Both are creating employment, and both are mentoring emerging entrepreneurs.
Both are proving that businesses can be profitable while remaining socially responsible.
Their stories also challenge the notion that nationally recognised businesses must originate in Zimbabwe’s major cities.
From Masvingo, they have built enterprises whose impact now stretches far beyond provincial borders.
For young entrepreneurs watching from the sidelines, their journeys offer a powerful lesson.
For Machavuda, that recognition represents a renewed commitment to serving farmers and expanding opportunities for women and young people.
Marima shares a similar outlook; rather than viewing the latest accolade as the culmination of his career, he regards it as motivation to raise the bar even higher.
“This award is not a destination. It is a higher baseline, adding that it strengthens Junior Holdings’ resolve to continue creating employment, supporting communities and contributing to national development,” he said.
As the curtains closed on this year’s ZNCC National Business Awards, the trophies would eventually find their place on office shelves.
But perhaps the real legacy of Benonia Machavuda and Noah Marima will never be found in polished plaques or framed certificates.

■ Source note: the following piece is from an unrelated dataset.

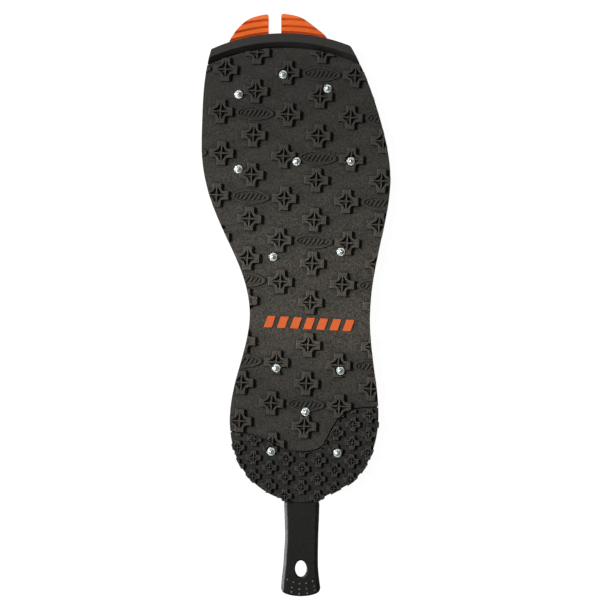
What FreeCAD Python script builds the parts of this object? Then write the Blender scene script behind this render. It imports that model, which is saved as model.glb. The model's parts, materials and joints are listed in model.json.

It will be found in the farmer whose harvest improved because quality inputs were finally within reach.
It will be found in the young woman who discovered confidence through entrepreneurship and now employs others.
It will be found in the student whose education opened doors to a brighter future, the newly licensed driver who safely navigates Zimbabwe’s roads, and the worker whose livelihood was secured through businesses built on vision and integrity.
For these two entrepreneurs, the greatest honour is not the recognition they received in Victoria Falls.
It is the opportunity to continue building businesses that place people before profit, transform communities and inspire a new generation to dream beyond limitations.
And in doing so, they are not only flying the Masvingo flag high;h they are quietly helping shape the future of Zimbabwe’s economy, one life at a time.